Former assistant district attorney loses her license
By John Joyce
Published in News on October 10, 2013 1:46 PM
Ada Lucrettia Mason
A former Wayne County assistant district attorney has been stripped of her license to practice law as she awaits trial on breaking and entering and drug charges.
Ada Lucrettia Mason, 43, known around the county courthouse as "Chrissy," wept as her defense attorney struggled to explain the difficult time she has had expressing to her client the severity of what she is facing.
The Goldsboro/Wayne County Drug Squad arrested Ms. Mason, of Newton Grove, in September 2012 at a house at 1447 Falling Creek Church Road and charged her with possession of methamphetamines.
Authorities again arrested her in June 2013 on charges of breaking and entering.

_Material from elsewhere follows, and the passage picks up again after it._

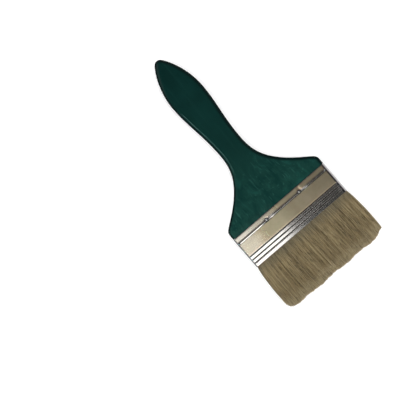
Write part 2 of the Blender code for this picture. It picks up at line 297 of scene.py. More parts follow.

They also found her in possession of marijuana on jail premises subsequent to that arrest.
Ms. Mason has also missed at least two prior court dates and had orders for arrest issued each time. She has also had difficulty paying her bail bondsman after being bonded out of jail.
District Attorney Branny Vickory offered a plea agreement to Ms. Mason through her attorney, Sarah Heekin, but that agreement was rejected by the defendant. The details of the agreement have not been made public.
Vickory, in lieu of the plea deal, is seeking to turn the case over to State Attorney General Roy Cooper's office for prosecution, citing a conflict of interest in that Ms. Mason worked for his office up until 2005.
Ms. Mason was ordered to report to the Day Reporting Center as a condition of pre-trial release. There she will undergo monitoring, classes and drug screens. A single violation of any of the pre-trial release conditions will result in her immediate arrest under a $25,000 secured bond, as ordered by Senior Resident Superior Court Judge Arnold O. Jones.
It was under his authority as the court's senior resident judge that Jones, on behalf of the North Carolina State Bar, suspended Ms. Mason's law license effective immediately.
Her next court date is scheduled for Nov. 5.